Subject: Re: [RFC] revoke(2) and generic handling of things like remove_proc_entry()

On Thu, Apr 11, 2013 at 01:48:26PM -0700, Eric W. Biederman wrote:

> Last time I was looking at this I was noticing that there is a lock
> (mmap_sem?) that is held over every ->vm_op->foo() call. If that is
> true today it should be possible to just grab that lock and change
> vm_ops. That makes for a very cheap and easy implementation, except for
> the covolutions needed for taking the lock.

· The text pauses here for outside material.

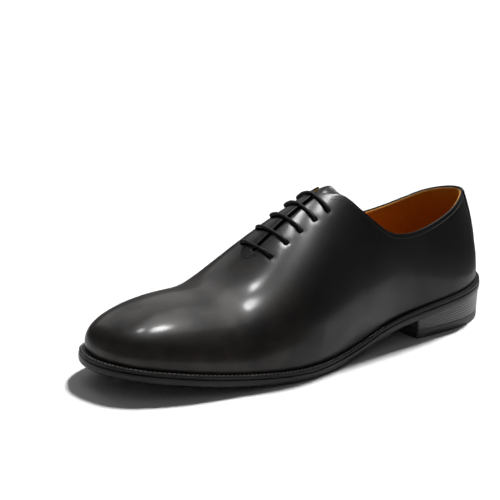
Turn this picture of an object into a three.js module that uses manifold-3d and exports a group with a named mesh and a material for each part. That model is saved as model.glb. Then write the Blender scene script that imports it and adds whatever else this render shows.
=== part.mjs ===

3-rd party down_write(&mm->mmap_sem) is a Bloody Bad Idea(tm). VM locking is
complicated enough as it is and making it cope with such things would make it
even more convoluted.

> If we can do add useful support at the fs and mm layers without
> affecting performance I am all for it. I remember that tends to make
> things easier. As an alternative let me suggest what I had intended to
> do if/when I ever got back to working on revoke.
>
> Make a library like libfs that can be used for files that want to
> implement revoke support.
>
> In that library implement what can be implemented reliably and correctly
> and error on the sophisticated cases we can't support.
>
> With the semantics and the basic users figured out move what bits we can
> into the vfs or the mm subsystem to make things easier.
>
> With a library at the very least we have one implementation that we can
> debug and work with instead of a different implementation of revoke for
> each different kind of file.

Yecchh... revoke() as a syscall or revoke as something that happens when
kernel decides that file has gone away? The latter includes
procfs/debugfs/sysfs at the very least. Do we want to require all of those
to use that library? I would rather try to avoid a need for wrappers, TBH...

You have a very good point re ->close() - the locking conditions for it are
such that making revoke do it is extremely inconvenient. IMO it means that
mmap should check for attempts to set ->vm_op on vma with non-NULL
->vm_file->f_revoke and fail if it runs into such.